Sloop picks up on the work of Laurent Dubois and others to see in
American soccer-a sport that has achieved immense participation and
popularity despite its struggle to establish major league status-a
game that permits surprisingly diverse modes of thinking about
national identity because of its marginality. As a rhetorician who
draws on both critical theory and culture, Sloop seeks to read
soccer as the game intersects with gender, race, sexuality, and
class. The result of this engagement is a sense of both enormous
possibility and real constraint. If American soccer offers more
possibility because of its marginality, looking at how those
possibilities are constrained can provide valuable insights into
neoliberal logics of power, profit, politics, and selfhood.

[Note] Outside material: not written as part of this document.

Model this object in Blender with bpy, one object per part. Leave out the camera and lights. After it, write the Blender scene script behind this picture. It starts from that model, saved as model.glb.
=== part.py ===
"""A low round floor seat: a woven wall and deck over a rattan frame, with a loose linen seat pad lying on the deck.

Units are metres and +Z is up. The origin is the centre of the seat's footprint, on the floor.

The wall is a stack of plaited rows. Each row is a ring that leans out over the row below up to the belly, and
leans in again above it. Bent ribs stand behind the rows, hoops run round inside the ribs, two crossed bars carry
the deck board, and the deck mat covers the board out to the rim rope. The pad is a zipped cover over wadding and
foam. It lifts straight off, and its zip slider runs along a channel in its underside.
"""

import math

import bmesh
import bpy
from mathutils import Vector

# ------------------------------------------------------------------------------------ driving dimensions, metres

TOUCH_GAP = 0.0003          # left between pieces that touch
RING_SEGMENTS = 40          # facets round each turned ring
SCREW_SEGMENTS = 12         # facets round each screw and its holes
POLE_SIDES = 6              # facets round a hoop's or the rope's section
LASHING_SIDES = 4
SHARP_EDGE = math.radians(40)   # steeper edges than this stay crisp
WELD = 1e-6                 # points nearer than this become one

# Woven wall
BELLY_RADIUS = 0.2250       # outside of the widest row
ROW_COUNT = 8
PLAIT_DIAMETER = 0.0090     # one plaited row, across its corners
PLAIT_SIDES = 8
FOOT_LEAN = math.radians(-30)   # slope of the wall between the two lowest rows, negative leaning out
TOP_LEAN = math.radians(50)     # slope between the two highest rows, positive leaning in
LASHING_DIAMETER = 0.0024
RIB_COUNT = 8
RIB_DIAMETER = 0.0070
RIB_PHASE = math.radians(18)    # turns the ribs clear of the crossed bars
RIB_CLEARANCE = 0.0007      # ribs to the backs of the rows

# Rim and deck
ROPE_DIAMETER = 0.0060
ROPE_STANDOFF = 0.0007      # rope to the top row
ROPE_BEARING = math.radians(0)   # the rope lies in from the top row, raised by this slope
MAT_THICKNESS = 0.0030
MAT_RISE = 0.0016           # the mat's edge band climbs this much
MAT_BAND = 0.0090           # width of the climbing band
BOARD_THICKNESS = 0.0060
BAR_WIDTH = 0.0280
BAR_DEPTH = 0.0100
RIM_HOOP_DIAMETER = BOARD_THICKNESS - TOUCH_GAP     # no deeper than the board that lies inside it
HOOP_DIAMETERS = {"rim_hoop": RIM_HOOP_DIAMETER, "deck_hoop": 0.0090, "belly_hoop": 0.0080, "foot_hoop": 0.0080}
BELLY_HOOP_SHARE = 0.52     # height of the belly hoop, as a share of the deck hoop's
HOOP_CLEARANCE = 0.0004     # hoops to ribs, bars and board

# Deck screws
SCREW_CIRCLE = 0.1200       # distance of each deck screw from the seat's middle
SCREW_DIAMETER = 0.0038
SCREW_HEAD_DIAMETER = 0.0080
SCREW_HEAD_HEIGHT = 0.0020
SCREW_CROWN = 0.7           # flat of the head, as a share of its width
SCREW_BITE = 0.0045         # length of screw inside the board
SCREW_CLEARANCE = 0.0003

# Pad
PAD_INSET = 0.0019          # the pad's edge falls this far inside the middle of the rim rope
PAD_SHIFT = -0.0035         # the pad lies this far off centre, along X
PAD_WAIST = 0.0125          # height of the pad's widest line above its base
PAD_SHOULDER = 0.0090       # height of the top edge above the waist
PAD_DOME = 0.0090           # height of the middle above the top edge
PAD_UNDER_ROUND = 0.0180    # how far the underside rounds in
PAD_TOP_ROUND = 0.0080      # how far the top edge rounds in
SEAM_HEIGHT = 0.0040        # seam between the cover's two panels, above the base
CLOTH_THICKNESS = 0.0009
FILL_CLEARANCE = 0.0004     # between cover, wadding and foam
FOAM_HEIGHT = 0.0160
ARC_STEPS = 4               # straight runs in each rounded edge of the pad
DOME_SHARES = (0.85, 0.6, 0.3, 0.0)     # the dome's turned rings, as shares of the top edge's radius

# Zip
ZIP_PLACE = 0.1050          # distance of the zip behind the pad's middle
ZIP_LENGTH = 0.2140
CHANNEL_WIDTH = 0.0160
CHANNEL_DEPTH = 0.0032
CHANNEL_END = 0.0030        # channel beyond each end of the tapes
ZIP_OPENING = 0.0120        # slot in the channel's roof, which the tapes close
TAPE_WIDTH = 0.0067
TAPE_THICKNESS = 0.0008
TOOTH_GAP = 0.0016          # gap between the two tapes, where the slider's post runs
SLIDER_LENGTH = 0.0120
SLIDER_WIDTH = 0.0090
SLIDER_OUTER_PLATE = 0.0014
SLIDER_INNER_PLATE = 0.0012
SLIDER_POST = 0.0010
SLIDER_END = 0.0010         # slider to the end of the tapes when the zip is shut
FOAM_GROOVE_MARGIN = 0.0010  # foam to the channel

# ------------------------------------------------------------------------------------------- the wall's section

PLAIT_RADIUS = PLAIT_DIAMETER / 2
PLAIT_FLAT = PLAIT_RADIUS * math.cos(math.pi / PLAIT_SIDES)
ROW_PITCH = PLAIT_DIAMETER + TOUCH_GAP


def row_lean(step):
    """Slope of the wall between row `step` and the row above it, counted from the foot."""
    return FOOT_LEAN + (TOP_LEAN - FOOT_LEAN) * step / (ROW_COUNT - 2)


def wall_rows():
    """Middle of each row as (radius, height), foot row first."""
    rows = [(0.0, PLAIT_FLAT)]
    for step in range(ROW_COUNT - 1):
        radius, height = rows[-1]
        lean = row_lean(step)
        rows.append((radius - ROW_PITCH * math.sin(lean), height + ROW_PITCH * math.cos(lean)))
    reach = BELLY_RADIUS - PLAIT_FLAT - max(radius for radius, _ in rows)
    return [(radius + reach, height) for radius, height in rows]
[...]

In
Soccer's Neoliberal Pitch, Sloop analyzes a host of soccer-adjacent
phenomena: the equal pay dispute between the US women's national
team and the US Soccer Federation, the significance of hooligan
literature, the introduction of English soccer to American TV
audiences, the strange invisibility of the Mexican soccer league
despite its consistent high TV ratings, and the reading of US
national teams as "underdogs" despite the nation's quasi-imperial
dominance of the Western hemisphere. An invaluable addition to a
growing bookshelf on soccer titles, Soccer's Neoliberal Pitch
serves as a model for critical cultural work with sports, with
appeal to not only sports studies, but cultural studies,
communication, and even gender studies classrooms.